1915. The little one has become a thousand. In London and Berlin and Philadelphia and Stockholm have gathered men and women from fifty nations, representing more Baptists than all the subjects of King James.

If these glimpses could have come to the prisoner of Newgate, it would not be contentment, but triumph.
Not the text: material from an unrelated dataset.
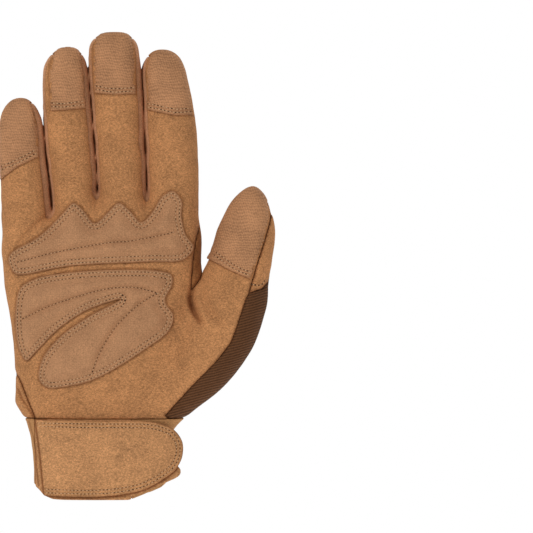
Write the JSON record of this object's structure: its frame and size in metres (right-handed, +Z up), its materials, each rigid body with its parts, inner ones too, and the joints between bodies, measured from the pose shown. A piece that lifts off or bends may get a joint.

He might happily say with Simeon, "Lord, now lettest Thou Thy servant depart in peace, according to Thy word, for mine eyes have seen Thy salvation which Thou has prepared before the face of all peoples, a light to lighten the nations."

Shortened Pedigree


Robert Elwes of Askham, died 1526. William Ellwes, died 1557.

1. Edmund Helwys of Broxtowe Hall, died 1590. Thomas Helwys of Broxtowe Hall, Bilborough; entered Gray's Inn 1592/93, married Joan Ashmore 1595, emigrated to Amsterdam 1608, returned to London 1612, was committed to Newgate, died before his uncle Geoffrey 1616.

2. John Helwys of Askham, Saundby and Worlaby; Jervies Helwis, christened 1561, Cambridge and Lincoln's Inn, knighted at Theobalds, 1603, lieutenant of the Tower 1613, executed 1615.

3. Thomas Helwys of Habblesthorpe, died 1607. Thomas Elwes, entered Gray's Inn 1597.

4.  Geoffrey Helwys, 1541-1616; alderman of Farringdon Within, sheriff of London 1607.

Henry Helwys, entered Gray's Inn 1600.

[This pedigree is shortened from that constructed by the Rev. Walter S. Burgess, B. A. of Plymouth, which was published 1912 in the Transactions of the Baptist Historical Society.]